Fostering

Interruptions

There have been some big interruptions lately! Jobs interrupted. School interrupted. Occasions interrupted. Sports interrupted. Routines interrupted.

How are you dealing with it? What keeps you grounded in the midst of all the change and interruption? Do you live in a place of fear of what’s next? Do you withdraw to avoid the next change? Do you worry constantly about everybody and everything? You can choose your response. Looking for the blessings and choosing not to sweat the small stuff can make a big difference as we face the future.

Dealing with change is not my favourite… I’ve shared that before. In the midst of these big interruptions which I feel I’m handling fairly well, the little interruptions are driving me crazy!

I can handle that the kids are home from school… but do they have to ask me something every five minutes… all day… no matter what I’m doing! I can handle that hubby doesn’t have work anymore… but why does his routine mess up mine! I can handle not going out… until I remember this means my favourite weekly coffee doesn’t happen. And for the record… I don’t miss sports at all!!

How do you deal with interruptions?

This is a small glimpse of what children in Foster Care deal with. They live in a space of life interrupted. For many of them interruption is just normal. Their homelife was interrupted. The parenting they should have received was interrupted. School was interrupted. Friendships were interrupted. Then they come in to care and we hope to provide stability for them. But a new home and Foster parents is an interruption. As Caseworkers change it is an interruption. And now Covid-19 has provided yet another interruption.

For our kids interruption has been the norm. They talk of where they lived, the schools they attended, the people that have cared for them so casually. Yet my heart breaks for the lack of consistency. They seem to be dealing with it all fairly well. And yet…

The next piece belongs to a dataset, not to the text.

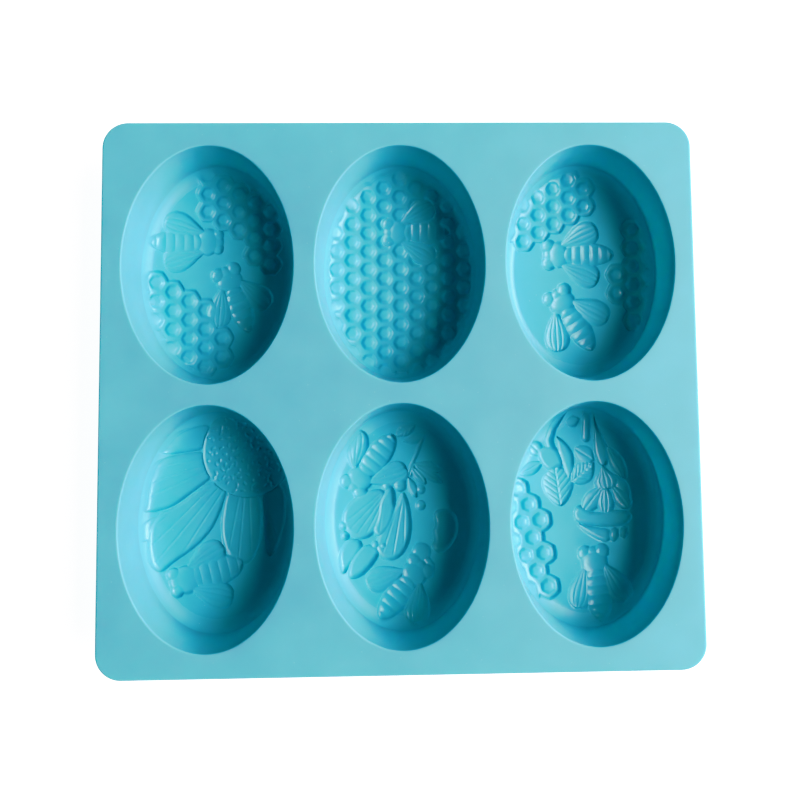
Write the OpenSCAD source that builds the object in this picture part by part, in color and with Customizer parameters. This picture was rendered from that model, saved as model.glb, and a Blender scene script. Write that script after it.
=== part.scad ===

  • Maybe their lack of attachment to stuff is a defense mechanism since they have no idea how long they’ll have it. Owning things has been interrupted.
  • Maybe the nonchalance about friends is a way of coping with the changes they expect to come. Knowing people has been interrupted.
  • Maybe the need for constant reminders about the normal routines is because they’ve never had “normal” routines long enough for them to become the norm. Stability has been interrupted.
  • Maybe the need to know what the next meal will be comes from a place where the next meal wasn’t a sure thing. Nutrition has been interrupted.
  • Maybe they live expecting the next interruption.

It’s also Good Friday. A significant day in the calendar of faith. I think of what an interruption this day was for the disciples. Their hopes and dreams were interrupted. The days events did not fit in their idea of what Jesus was supposed to do. Their long awaited Messiah was dead… They sat in that space for a couple days. Let’s allow ourselves to process what interruption means for all of us. We know from history that Jesus death was followed by his resurrection. That event changed the world at that time. We don’t know what the world will look like after Covid-19. We are living in the days of interruption.

So as we wrestle with the new normal caused by the recent interruption of Covid-19 I hope we all look with new eyes at those who face insecurities as a normal part of life. Count your blessings as you wrestle with interruption because it is new to you! Be thankful for the consistency you enjoyed and let’s continue to hope that better days will return. This season of interruption may have given you a new level of empathy for those who lack the stability you enjoyed. What are you going to do with that new information?

Did you count how many times I used the word interrupt? 😉 Was it starting to annoy you?